As to this, however, we conceive that such statement of the court's rulings is erroneous, in that the sum total of the three judgments rendered against each of the appellants was not in excess of the maximum amount named in their policies issued the assured for any one accident, but, on the other hand, the amount of the judgment recovered against them was so apportioned between the three judgments recovered by the appellees that the judgment rendered against each company was not in excess of the maximum amount named in its policy.
The court, in adjudging such amounts to be recovered by the appellees, with additional amounts allowed for interest, costs and penalties, did not violate the provisions of the policy, in that by the provisions of the policy, section C, it is provided that:
"In addition to these limits the Underwriters will also pay expense incurred by them in connection with the investigation and adjustment of claims under insuring clauses one and two; all costs taxed against the subscriber in any legal proceeding while being defended by the Underwriters on behalf of the subscriber as provided in the preceding condition; interest accruing after entry of judgment upon such part thereof as shall not be in excess of the Underwriters' liability as limited in insuring clauses one and two, unless the Underwriters shall have elected to settle such claim or suit, or to pay such limits as may be applicable thereto."

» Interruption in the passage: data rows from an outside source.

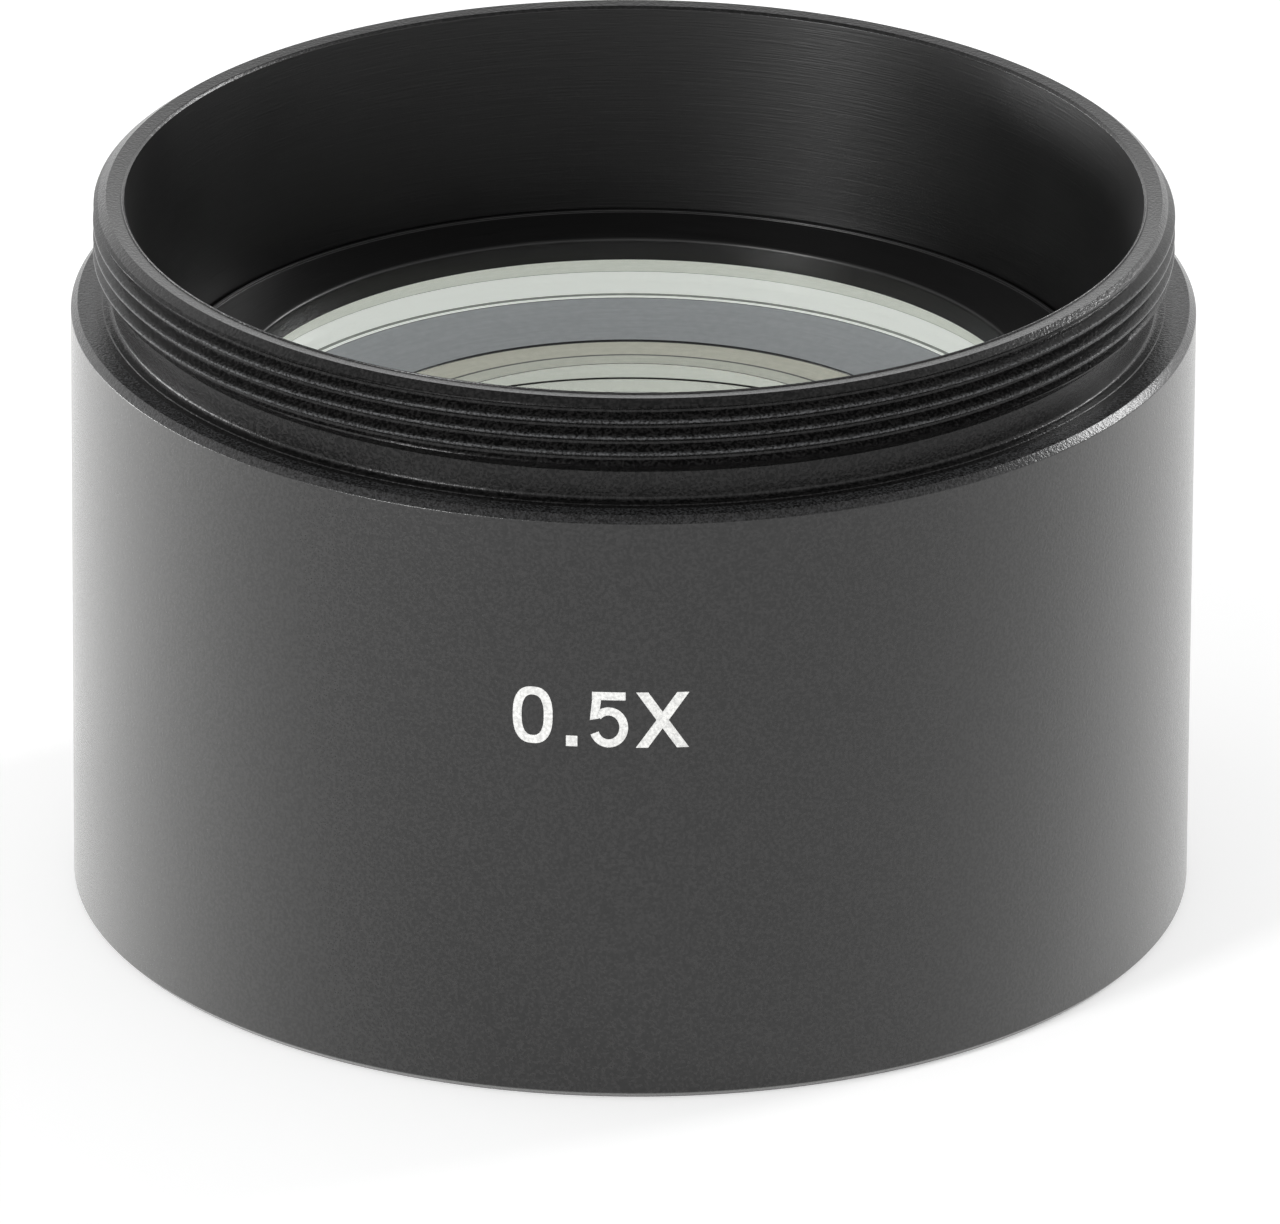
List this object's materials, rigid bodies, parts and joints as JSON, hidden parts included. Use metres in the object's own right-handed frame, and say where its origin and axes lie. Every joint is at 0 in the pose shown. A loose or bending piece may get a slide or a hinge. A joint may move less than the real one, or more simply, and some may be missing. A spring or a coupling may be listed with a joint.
{
  "type": "barlow lens",
  "caption": "Auxiliary 0.5X reducing lens: a black anodised barrel with a male M48 x 0.75 thread on top and a cemented negative doublet held in a cell inside.",
  "frame": {"origin": "centre of the barrel's bottom face, on the optical axis", "axes": "+Z along the optical axis, up towards the thread and the microscope; +X and +Y across the barrel, with the magnification mark near -Y"},
  "size_m": [0.05, 0.05, 0.0327],
  "materials": {
    "anodised_barrel": "bead-blasted, black anodised, satin",
    "turned_black": "fine turned, black anodised, matt",
    "crown_glass": "polished faces, finely ground edge",
    "flint_glass": "polished faces, finely ground edge",
    "optical_cement": "clear film",
    "black_nylon": "matt",
    "marking_paint": "matt white fill"
  },
  "bodies": {
    "root": {"barrel": "anodised_barrel", "lens_cell": "turned_black", "cell_gasket": "black_nylon", "crown_element": "crown_glass", "cement_film": "optical_cement", "flint_element": "flint_glass", "slip_ring": "black_nylon", "lens_retaining_ring": "turned_black", "front_ring": "turned_black"}
  },
  "joints": []
}
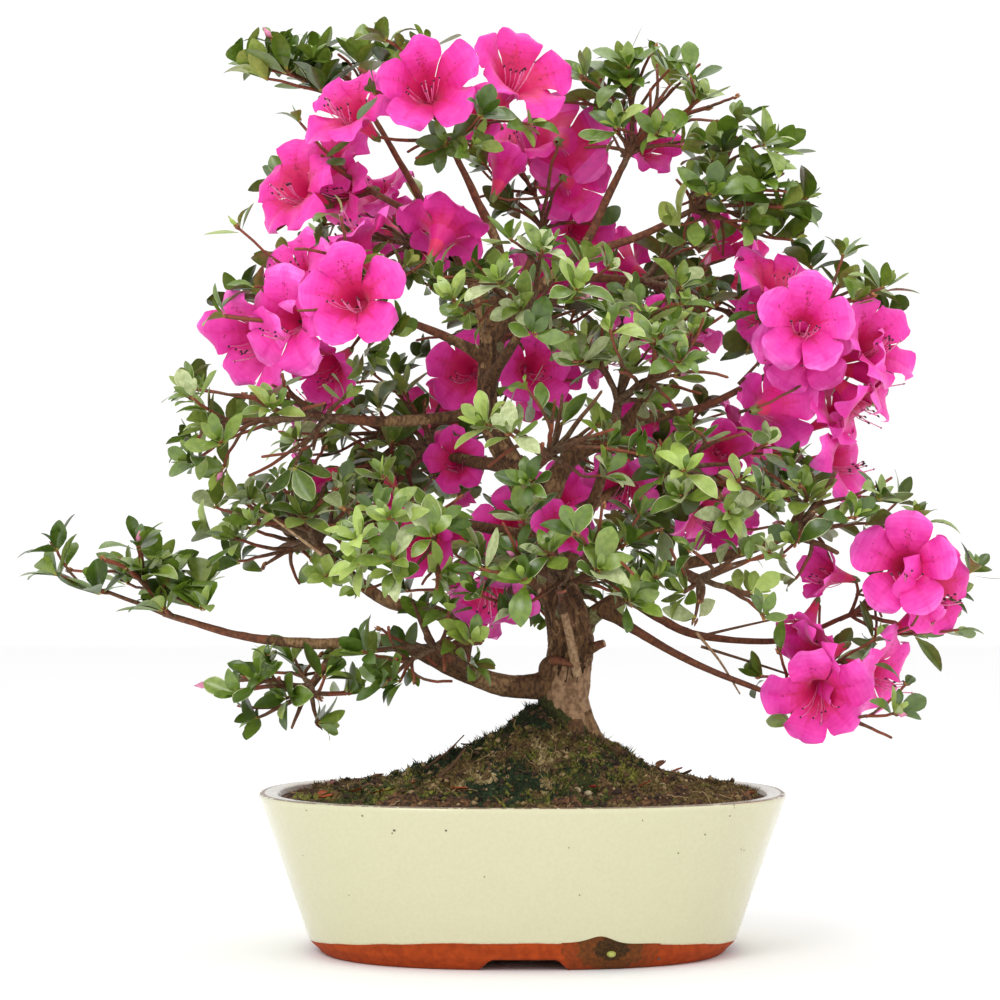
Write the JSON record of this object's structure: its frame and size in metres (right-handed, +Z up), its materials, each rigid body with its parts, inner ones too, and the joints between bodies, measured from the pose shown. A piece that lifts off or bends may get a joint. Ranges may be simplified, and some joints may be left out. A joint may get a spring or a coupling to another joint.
{
  "type": "potted japanese azalea bonsai",
  "caption": "Flowering azalea bonsai: a leaning tapered trunk, a long low branch and an open crown of leaf whorls and funnel blooms, in a flared oval glazed pot with clay feet.",
  "frame": {"origin": "on the ground under the middle of the whole plant's footprint; the pot's feet stand on Z = 0", "axes": "+X to the right as the picture shows it, +Y away from the viewer, +Z up"},
  "size_m": [0.5308, 0.2956, 0.5168],
  "materials": {
    "glazed_pot": "gloss",
    "soil_and_moss": "matte",
    "bark": "matte",
    "foliage": "satin"
  },
  "bodies": {
    "root": {"arch_foliage": "foliage", "back_left_bough": "bark", "back_left_foliage": "foliage", "back_low_foliage": "foliage", "back_right_bough": "bark", "back_right_foliage": "foliage", "back_top_bough": "bark", "back_top_foliage": "foliage", "back_upper_left_bough": "bark", "back_upper_left_foliage": "foliage", "back_upper_right_bough": "bark", "back_upper_right_foliage": "foliage", "centre_upper_bough": "bark", "centre_upper_foliage": "foliage", "far_left_foliage": "foliage", "far_right_foliage": "foliage", "front_left_bough": "bark", "front_left_foliage": "foliage", "front_low_foliage": "foliage", "front_low_left_bough": "bark", "front_low_left_foliage": "foliage", "front_mid_foliage": "foliage", "front_right_bough": "bark", "front_right_foliage": "foliage", "front_upper_foliage": "foliage", "hanging_foliage": "foliage", "left_arch_bough": "bark", "left_flower_foliage": "foliage", "left_mid_bough": "bark", "left_upper_bough": "bark", "low_left_bough": "bark", "mid_left_foliage": "foliage", "pot": "glazed_pot", "right_centre_foliage": "foliage", "right_flower_bough": "bark", "right_flower_foliage": "foliage", "right_front_bough": "bark", "right_front_foliage": "foliage", "right_hanging_bough": "bark", "right_low_bough": "bark", "right_low_foliage": "foliage", "right_main_bough": "bark", "right_thin_bough": "bark", "right_upper_foliage": "foliage", "right_upright_bough": "bark", "soil_mound": "soil_and_moss", "top_bough": "bark", "top_flower_foliage": "foliage", "top_left_bough": "bark", "top_right_bough": "bark", "top_right_foliage": "foliage", "top_tip_bough": "bark", "top_tip_foliage": "foliage", "trunk": "bark", "under_left_bough": "bark", "under_left_foliage": "foliage", "upper_left_foliage": "foliage", "upper_right_bough": "bark", "upper_right_foliage": "foliage"}
  },
  "joints": []
}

In the case of Aetna Life Insurance Company v. Bowling Green Gas Light Company,
Such enunciation of the rule, that the insurer is liable for interest, penalties and costs in cases where it elects to contest the claim, as well as for the judgment rendered against its assured, has been generally adopted and repeatedly reannounced and applied. See cases of Fidelity Casualty Company of New York v. Stewart Dry Goods Company,
We are, therefore, for the reasons hereinbefore indicated, led to conclude that the learned trial court properly construed the provisions of the insurance contracts here involved, as failing to present a defense under the facts shown and the causes of action set out in plaintiffs' petitions, and for such reason the judgments should be and they are affirmed.